### Problem to solve:
Give the listing below again in full, exactly as written.

### Dataset content:
-------------------------

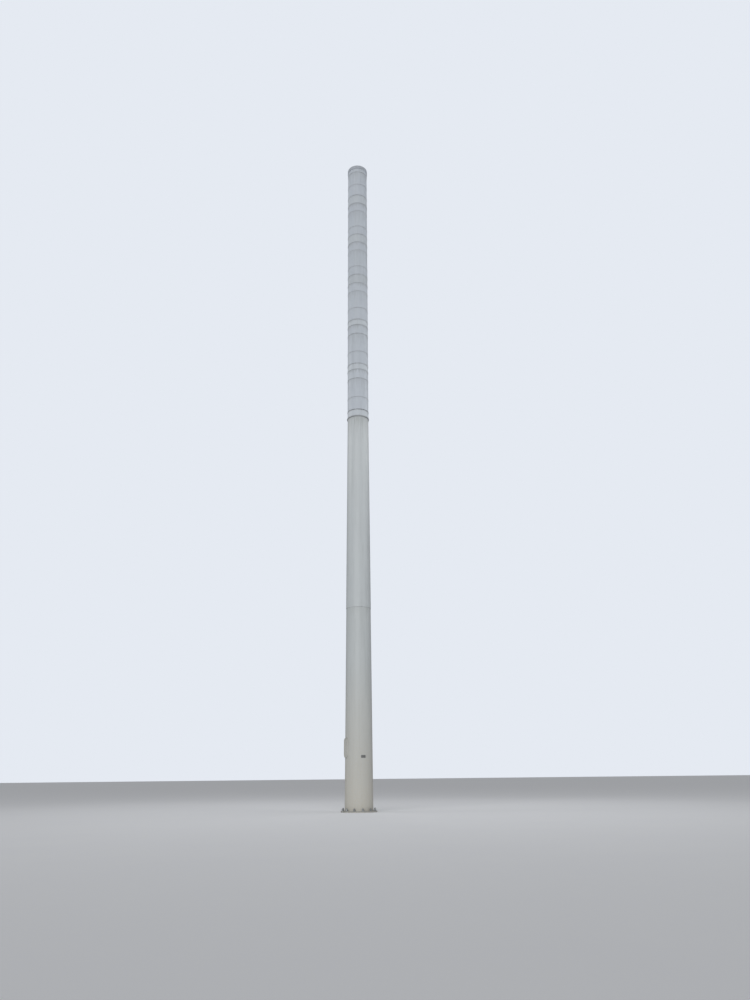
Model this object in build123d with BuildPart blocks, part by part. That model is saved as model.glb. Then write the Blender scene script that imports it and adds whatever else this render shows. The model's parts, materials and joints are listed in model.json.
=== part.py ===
"""Monopole cell tower: a tapered steel shaft in two slip-jointed sections, closed at the top by
a ring flange that carries six antenna canisters of two half shells each, and a cap.

Units are millimetres. The Z axis is the pole's axis, and the origin is the centre of the base
plate's underside. The front of the pole faces -Y. The entry port is on the left, turned a
little towards the front, and the straps close at the back.
"""

import os
from dataclasses import dataclass
from math import cos, radians, sin, sqrt

from build123d import *

# Heights of the main stations
flange_height = 21336.0
lap_height = 10100.0
lap_length = 1900.0
bay_height = 3048.0

# Shaft
shaft_top_diameter = 1210.0
shaft_taper = 0.0104
lower_wall = 11.1
upper_wall = 9.5
foot_weld = 18.0
head_weld = 8.0
seat_gap = 0.3

# Base plate and its anchor holes
base_plate_thickness = 57.0
anchor_count = 12
anchor_hole_diameter = 66.0
anchor_circle_offset = 110.0
base_plate_edge = 85.0
base_plate_chamfer = 4.0

# Entry port, whose bearing is measured from the left towards the front
port_bearing = 25.0
port_height = 3000.0
port_width = 380.0
port_length = 960.0
port_wall = 18.0
port_ledge = 14.0
port_projection = 50.0
port_inset = 18.0
port_rim_chamfer = 4.0
port_cover_thickness = 8.0
port_cover_recess = 14.0
port_cover_clearance = 1.0
port_cover_chamfer = 2.0

# Ring flange at the head of the shaft
flange_thickness = 45.0
flange_overhang = 32.0
flange_bore_diameter = 900.0
flange_chamfer = 4.0

# Canister shells and the bulkheads between them
canister_diameter = 1219.2
shroud_wall = 6.4
shroud_seam_chamfer = 3.0
seam_groove_width = 8.0
seam_groove_depth = 2.5
bulkhead_rim_height = 28.0
bulkhead_rim_overhang = 14.0
bulkhead_rim_chamfer = 3.0
bulkhead_plate_thickness = 12.0
bulkhead_bore_diameter = 300.0
spigot_height = 50.0
spigot_thickness = 6.0

# Straps: bands of trapezium section with two ears that a bolt draws together at the back
joint_strap_thickness = 12.0
strap_thickness = 10.0
strap_width = 38.0
strap_face_width = 24.0
strap_gap = 16.0
ear_thickness = 8.0
ear_length = 34.0
ear_height = 30.0
ear_bolt_diameter = 13.0

# Spine inside the canisters
spine_diameter = 406.4
spine_wall = 9.5

# Cap
cap_skirt_height = 230.0
cap_overhang = 24.0
cap_wall = 6.0
cap_lid_thickness = 8.0
cap_crown = 14.0
cap_edge_radius = 5.0


@dataclass(frozen=True)
class Bay:
    """Heights above the foot of one canister at which its rings lie."""

    collar_height: float
    low_strap: float
    seam_groove: float
    high_strap: float


lower_bay = Bay(collar_height=400.0, low_strap=1225.0, seam_groove=1850.0, high_strap=2445.0)
upper_bay = Bay(collar_height=610.0, low_strap=1225.0, seam_groove=1850.0, high_strap=2445.0)
top_bay = Bay(collar_height=650.0, low_strap=1524.0, seam_groove=1980.0, high_strap=2530.0)
bays = [lower_bay, lower_bay, lower_bay, upper_bay, upper_bay, top_bay]

# Sizes that follow from the ones above
canister_radius = canister_diameter / 2
shroud_inner_radius = canister_radius - shroud_wall
total_height = flange_height + len(bays) * bay_height
flange_underside = flange_height - flange_thickness
shroud_top = total_height - cap_crown - cap_lid_thickness - bulkhead_rim_height
plate_inset = (bulkhead_rim_height - bulkhead_plate_thickness) / 2
port_direction = Vector(-cos(radians(port_bearing)), -sin(radians(port_bearing)), 0)
right_seam = Plane(origin=(0, 0, 0), x_dir=(1, 0, 0), z_dir=(0, -1, 0))
left_seam = Plane(origin=(0, 0, 0), x_dir=(-1, 0, 0), z_dir=(0, 1, 0))


def upper_radius(z):
    """Outer radius of the upper shaft at a height."""
    return (shaft_top_diameter + shaft_taper * (flange_underside - z)) / 2


def lower_radius(z):
    """Outer radius of the lower shaft at a height: it fits inside the upper one."""
    return upper_radius(z) - upper_wall - seat_gap


def bay_foot(index):
    """Height of the underside of the bulkhead below a canister."""
    return flange_height + index * bay_height


def bulkhead_foot(index):
    """Height of the underside of a bulkhead rim, the last one being under the cap."""
    return bay_foot(index) if index < len(bays) else shroud_top


def port_plane(distance):
    """Plane square to the port's axis, at a distance from the pole's axis, its X pointing up."""
    centre = port_direction * distance + Vector(0, 0, port_height)
    return Plane(origin=centre, x_dir=(0, 0, 1), z_dir=port_direction)


def port_face_distance():
    """Distance of the port frame's outer face from the pole's axis."""
    return lower_radius(port_height) + port_projection


def ring(inner_radius, outer_radius, foot, height):
    """Plain ring of rectangular section standing on a height."""
    with BuildPart() as made:
        with BuildSketch(Plane.XY.offset(foot)):
            Circle(outer_radius)
            Circle(inner_radius, mode=Mode.SUBTRACT)
        extrude(amount=height)
    return made.part


def make_base_plate():
    """Round plate with a ring of anchor holes."""
    anchor_circle_radius = lower_radius(base_plate_thickness) + anchor_circle_offset
    with BuildPart() as plate:
        with BuildSketch():
            Circle(anchor_circle_radius + base_plate_edge)
        extrude(amount=base_plate_thickness)
        chamfer(plate.edges().filter_by(GeomType.CIRCLE), length=base_plate_chamfer)
        with PolarLocations(anchor_circle_radius, anchor_count, start_angle=180 / anchor_count):
            Hole(anchor_hole_diameter / 2)
    return plate.part


def make_lower_shaft():
    """Lower section, welded round its foot, with the port cut through its wall."""
    foot = base_plate_thickness
    head = lap_height + lap_length
    with BuildPart() as shaft:
        with BuildSketch(Plane.XZ):
            with BuildLine():
                Polyline(
                    (lower_radius(foot) - lower_wall, foot),
                    (lower_radius(foot) + foot_weld, foot),
                    (lower_radius(foot + foot_weld), foot + foot_weld),
                    (lower_radius(head), head),
                    (lower_radius(head) - lower_wall, head),
                    close=True,
                )
            make_face()
        revolve(axis=Axis.Z)
        with BuildSketch(port_plane(0)):
            SlotOverall(port_length, port_width)
        extrude(amount=port_face_distance(), mode=Mode.SUBTRACT)
    return shaft.part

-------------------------

### Exercise result:
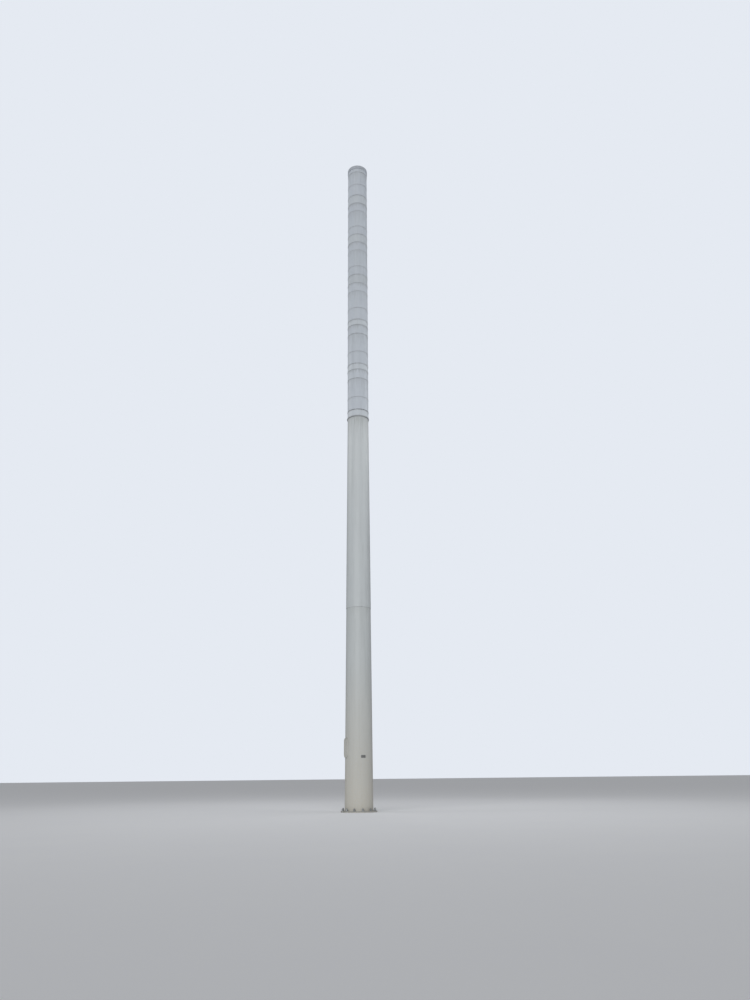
Model this object in build123d with BuildPart blocks, part by part. That model is saved as model.glb. Then write the Blender scene script that imports it and adds whatever else this render shows. The model's parts, materials and joints are listed in model.json.
=== part.py ===
"""Monopole cell tower: a tapered steel shaft in two slip-jointed sections, closed at the top by
a ring flange that carries six antenna canisters of two half shells each, and a cap.

Units are millimetres. The Z axis is the pole's axis, and the origin is the centre of the base
plate's underside. The front of the pole faces -Y. The entry port is on the left, turned a
little towards the front, and the straps close at the back.
"""

import os
from dataclasses import dataclass
from math import cos, radians, sin, sqrt

from build123d import *

# Heights of the main stations
flange_height = 21336.0
lap_height = 10100.0
lap_length = 1900.0
bay_height = 3048.0

# Shaft
shaft_top_diameter = 1210.0
shaft_taper = 0.0104
lower_wall = 11.1
upper_wall = 9.5
foot_weld = 18.0
head_weld = 8.0
seat_gap = 0.3

# Base plate and its anchor holes
base_plate_thickness = 57.0
anchor_count = 12
anchor_hole_diameter = 66.0
anchor_circle_offset = 110.0
base_plate_edge = 85.0
base_plate_chamfer = 4.0

# Entry port, whose bearing is measured from the left towards the front
port_bearing = 25.0
port_height = 3000.0
port_width = 380.0
port_length = 960.0
port_wall = 18.0
port_ledge = 14.0
port_projection = 50.0
port_inset = 18.0
port_rim_chamfer = 4.0
port_cover_thickness = 8.0
port_cover_recess = 14.0
port_cover_clearance = 1.0
port_cover_chamfer = 2.0

# Ring flange at the head of the shaft
flange_thickness = 45.0
flange_overhang = 32.0
flange_bore_diameter = 900.0
flange_chamfer = 4.0

# Canister shells and the bulkheads between them
canister_diameter = 1219.2
shroud_wall = 6.4
shroud_seam_chamfer = 3.0
seam_groove_width = 8.0
seam_groove_depth = 2.5
bulkhead_rim_height = 28.0
bulkhead_rim_overhang = 14.0
bulkhead_rim_chamfer = 3.0
bulkhead_plate_thickness = 12.0
bulkhead_bore_diameter = 300.0
spigot_height = 50.0
spigot_thickness = 6.0

# Straps: bands of trapezium section with two ears that a bolt draws together at the back
joint_strap_thickness = 12.0
strap_thickness = 10.0
strap_width = 38.0
strap_face_width = 24.0
strap_gap = 16.0
ear_thickness = 8.0
ear_length = 34.0
ear_height = 30.0
ear_bolt_diameter = 13.0

# Spine inside the canisters
spine_diameter = 406.4
spine_wall = 9.5

# Cap
cap_skirt_height = 230.0
cap_overhang = 24.0
cap_wall = 6.0
cap_lid_thickness = 8.0
cap_crown = 14.0
cap_edge_radius = 5.0


@dataclass(frozen=True)
class Bay:
    """Heights above the foot of one canister at which its rings lie."""

    collar_height: float
    low_strap: float
    seam_groove: float
    high_strap: float


lower_bay = Bay(collar_height=400.0, low_strap=1225.0, seam_groove=1850.0, high_strap=2445.0)
upper_bay = Bay(collar_height=610.0, low_strap=1225.0, seam_groove=1850.0, high_strap=2445.0)
top_bay = Bay(collar_height=650.0, low_strap=1524.0, seam_groove=1980.0, high_strap=2530.0)
bays = [lower_bay, lower_bay, lower_bay, upper_bay, upper_bay, top_bay]

# Sizes that follow from the ones above
canister_radius = canister_diameter / 2
shroud_inner_radius = canister_radius - shroud_wall
total_height = flange_height + len(bays) * bay_height
flange_underside = flange_height - flange_thickness
shroud_top = total_height - cap_crown - cap_lid_thickness - bulkhead_rim_height
plate_inset = (bulkhead_rim_height - bulkhead_plate_thickness) / 2
port_direction = Vector(-cos(radians(port_bearing)), -sin(radians(port_bearing)), 0)
right_seam = Plane(origin=(0, 0, 0), x_dir=(1, 0, 0), z_dir=(0, -1, 0))
left_seam = Plane(origin=(0, 0, 0), x_dir=(-1, 0, 0), z_dir=(0, 1, 0))


def upper_radius(z):
    """Outer radius of the upper shaft at a height."""
    return (shaft_top_diameter + shaft_taper * (flange_underside - z)) / 2


def lower_radius(z):
    """Outer radius of the lower shaft at a height: it fits inside the upper one."""
    return upper_radius(z) - upper_wall - seat_gap


def bay_foot(index):
    """Height of the underside of the bulkhead below a canister."""
    return flange_height + index * bay_height


def bulkhead_foot(index):
    """Height of the underside of a bulkhead rim, the last one being under the cap."""
    return bay_foot(index) if index < len(bays) else shroud_top


def port_plane(distance):
    """Plane square to the port's axis, at a distance from the pole's axis, its X pointing up."""
    centre = port_direction * distance + Vector(0, 0, port_height)
    return Plane(origin=centre, x_dir=(0, 0, 1), z_dir=port_direction)


def port_face_distance():
    """Distance of the port frame's outer face from the pole's axis."""
    return lower_radius(port_height) + port_projection


def ring(inner_radius, outer_radius, foot, height):
    """Plain ring of rectangular section standing on a height."""
    with BuildPart() as made:
        with BuildSketch(Plane.XY.offset(foot)):
            Circle(outer_radius)
            Circle(inner_radius, mode=Mode.SUBTRACT)
        extrude(amount=height)
    return made.part


def make_base_plate():
    """Round plate with a ring of anchor holes."""
    anchor_circle_radius = lower_radius(base_plate_thickness) + anchor_circle_offset
    with BuildPart() as plate:
        with BuildSketch():
            Circle(anchor_circle_radius + base_plate_edge)
        extrude(amount=base_plate_thickness)
        chamfer(plate.edges().filter_by(GeomType.CIRCLE), length=base_plate_chamfer)
        with PolarLocations(anchor_circle_radius, anchor_count, start_angle=180 / anchor_count):
            Hole(anchor_hole_diameter / 2)
    return plate.part


def make_lower_shaft():
    """Lower section, welded round its foot, with the port cut through its wall."""
    foot = base_plate_thickness
    head = lap_height + lap_length
    with BuildPart() as shaft:
        with BuildSketch(Plane.XZ):
            with BuildLine():
                Polyline(
                    (lower_radius(foot) - lower_wall, foot),
                    (lower_radius(foot) + foot_weld, foot),
                    (lower_radius(foot + foot_weld), foot + foot_weld),
                    (lower_radius(head), head),
                    (lower_radius(head) - lower_wall, head),
                    close=True,
                )
            make_face()
        revolve(axis=Axis.Z)
        with BuildSketch(port_plane(0)):
            SlotOverall(port_length, port_width)
        extrude(amount=port_face_distance(), mode=Mode.SUBTRACT)
    return shaft.part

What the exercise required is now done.